You think of the last time you spent together lately and lament the time wasted. You gained nothing from it. You’ve already learned everything this guy can teach you.
And you’re not enjoying the weekly recap of the same old lessons. Everything about this guy leaves you wondering why you’re still together — or why you haven’t let go.
12. You keep telling yourself, “I can’t give up on him.”
You keep trying to convince yourself that eventually he’ll be grateful for your not giving up on him. And like magic, he’ll commit to spending the rest of his life rewarding you for it.
Meanwhile, he’s given you no reason to believe he’ll ever see you as someone worth growing for. If anything, he’s doubled down on his less endearing qualities.
It’s time to tell yourself, “What I won’t give up on is the chance I’ll meet someone better.”
13. If he really liked you as much as you want him to, you’d know.
If he felt the same way about you that you feel about him, he’d leave no room for doubt.
You don’t expect nonstop romance, but you do want a guy who is head-over-heels for you. And that’s not asking too much.
If you have a heart-to-heart talk with him about how he feels about you and where he sees the relationship going, and he seems “meh” about both, that’s a strong hint that it’s time to say goodbye.
14. He makes you feel needy or desperate.
Every time you feel overwhelmed or sad or in need of support, he makes you feel as though you need too much. Maybe all you want is a comforting hug, and he acts as though you’re suffocating him.
Or you ask him to just listen as you tell him about a painful experience, and he acts as though you’re making your time together all about you. The way he acts makes you wonder things like, “Am I too needy?” or “Am I too selfish?”
Yet when he has something to say, he expects your undivided attention.
15. You finally realize you’re better off alone.
The more you think about it — and the more time you spend with him — the clearer it becomes that you’re a lot happier when you’re not with him. You’re more yourself and more comfortable with yourself when he’s not around.

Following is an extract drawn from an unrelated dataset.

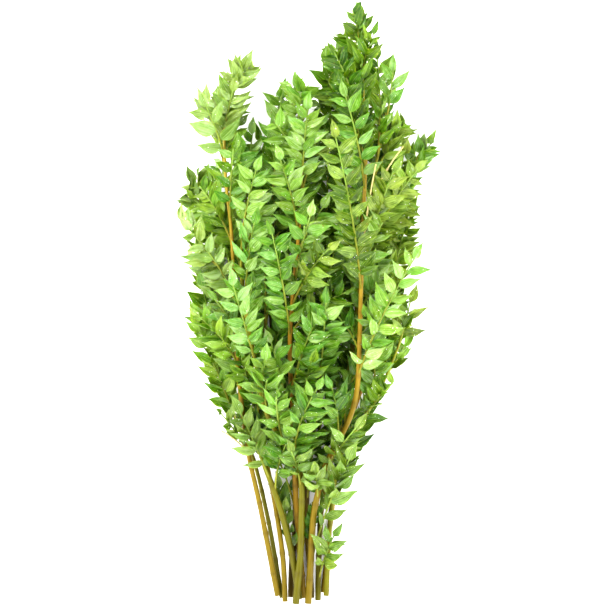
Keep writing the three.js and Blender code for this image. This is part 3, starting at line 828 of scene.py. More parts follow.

The more aware you are that you’d be better off alone than with this guy, the easier it is to let go of him.
You’re ready for someone who makes couple time something to look forward to.
How to Let Go of a Guy Who is Not into You
It’s tempting to think you’ll know without any doubt when to move on from a guy, but it’s not easy to let go of someone after investing so much of yourself in him. Whatever he’s given back feels like table scraps compared to the feast you’ve prepared.
You know he doens’t feel the same. And you deserve better than that.
What you do next depends on whether he’s still in your life or whether you’re just having a hard time breaking free of the hold he’s had on you.
Consider the following options in that light.
- Have a brief chat where you calmly break up with him and wish him the best, without giving him a chance to argue.
- Perform a ceremony (alone or with friends) where you take everything you’ve held onto “just in case this works” and dispose of it.
- Cut off all contact with this guy. Block his number, sever your social media connections, and make it impossible for him to get a hold of you (and vice-versa).
- Make it clear to him, if he argues, that you’re not friends. He hasn’t treated you like one, and you deserve better. He shouldn’t expect you to leave a back door open.
Is it time to give up on your guy?
Now that you’re well-acquainted with the signs you should give up on this guy, what will you do today to sever or at least weaken his hold on you?
If you’re still a couple, it’s time to fix that, and the sooner the better. Think of how free you’ll feel when you cut ties and take your first step toward moving on. He doesn’t get to use you anymore. You just hope other women will see through him and be spared.
And don’t forget to celebrate your freedom. It’s time for the rest of your life to begin.